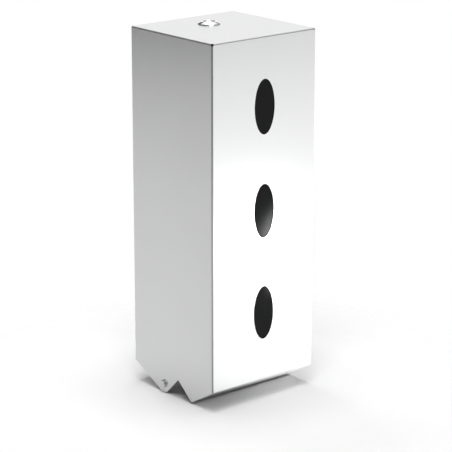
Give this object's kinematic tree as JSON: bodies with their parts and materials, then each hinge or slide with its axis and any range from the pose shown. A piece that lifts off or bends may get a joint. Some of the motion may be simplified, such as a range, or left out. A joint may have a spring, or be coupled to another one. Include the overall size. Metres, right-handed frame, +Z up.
{
  "type": "triple toilet paper dispenser",
  "caption": "Lockable wall dispenser for stacked toilet rolls: a folded steel cover with oval windows swings down off a wall plate with slotted guides and spindles.",
  "frame": {"origin": "middle of the four wall screw slots, on the plane of the wall (the back of the wall plate)", "axes": "+Z up, -Y out of the wall towards the user, +X to the right seen from behind the dispenser's front looking along +Y"},
  "size_m": [0.1592, 0.144, 0.4314],
  "materials": {
    "brushed_steel": "satin, fine brushed grain",
    "plated_steel": "bright plated steel",
    "lock_chrome": "polished chrome",
    "zinc_steel": "zinc plated, slightly mottled",
    "smoked_pane": "dark smoked, satin",
    "black_plastic": "fine moulded grain",
    "nylon": "natural nylon",
    "rubber": "matte"
  },
  "bodies": {
    "housing": {"back_plate": "brushed_steel", "left_guide": "brushed_steel", "right_guide": "brushed_steel", "guide_rivets": "plated_steel", "lock_catch": "zinc_steel", "catch_rivets": "plated_steel", "cover_buffers": "rubber", "left_hinge_pin": "plated_steel", "right_hinge_pin": "plated_steel", "hinge_washers": "nylon", "pin_retainers": "zinc_steel"},
    "cover": {"cover_shell": "brushed_steel", "window_pane_top": "smoked_pane", "window_pane_middle": "smoked_pane", "window_pane_bottom": "smoked_pane", "pane_clips": "zinc_steel", "lock_body": "lock_chrome", "lock_nut": "zinc_steel"},
    "lock": {"lock_plug": "lock_chrome", "lock_cam": "zinc_steel", "cam_screw": "plated_steel"},
    "lower_spindle": {"lower_axle": "plated_steel", "lower_bushings": "nylon"},
    "lower_roll_tube": {"lower_roller": "black_plastic"},
    "middle_spindle": {"middle_axle": "plated_steel", "middle_bushings": "nylon"},
    "middle_roll_tube": {"middle_roller": "black_plastic"},
    "top_spindle": {"top_axle": "plated_steel", "top_bushings": "nylon"},
    "top_roll_tube": {"top_roller": "black_plastic"}
  },
  "joints": [
    {"name": "cover_hinge", "type": "hinge", "parent": "housing", "child": "cover", "pos_m": [0, -0.054, -0.21575], "axis": [1, 0, 0], "range_deg": [0, 130]},
    {"name": "lock_turn", "type": "hinge", "parent": "cover", "child": "lock", "pos_m": [0, -0.0465, 0.19], "axis": [0, 0, -1], "range_deg": [0, 90]},
    {"name": "lower_spindle_lift", "type": "slide", "parent": "housing", "child": "lower_spindle", "axis": [0, 0, 1], "range_m": [0, 0.006]},
    {"name": "lower_roller_spin", "type": "hinge", "parent": "lower_spindle", "child": "lower_roll_tube", "pos_m": [0, -0.07, -0.12075], "axis": [1, 0, 0], "continuous": true},
    {"name": "middle_spindle_lift", "type": "slide", "parent": "lower_spindle", "child": "middle_spindle", "axis": [0, 0, 1], "range_m": [0, 0.091]},
    {"name": "middle_roller_spin", "type": "hinge", "parent": "middle_spindle", "child": "middle_roll_tube", "pos_m": [0, -0.07, -0.09045], "axis": [1, 0, 0], "continuous": true},
    {"name": "top_spindle_lift", "type": "slide", "parent": "middle_spindle", "child": "top_spindle", "axis": [0, 0, 1], "range_m": [0, 0.091]},
    {"name": "top_roller_spin", "type": "hinge", "parent": "top_spindle", "child": "top_roll_tube", "pos_m": [0, -0.07, -0.06015], "axis": [1, 0, 0], "continuous": true}
  ]
}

┄┄┄┄┄┄┄┄┄┄┄┄┄┄┄┄┄┄┄┄

■ WHAT TO WORK ON: Locate all lines in the listing above with the word "materials" and copy them.

■ RESPONSE TO THIS EXERCISE:
Give this object's kinematic tree as JSON: bodies with their parts and materials, then each hinge or slide with its axis and any range from the pose shown. A piece that lifts off or bends may get a joint. Some of the motion may be simplified, such as a range, or left out. A joint may have a spring, or be coupled to another one. Include the overall size. Metres, right-handed frame, +Z up.
  "materials": {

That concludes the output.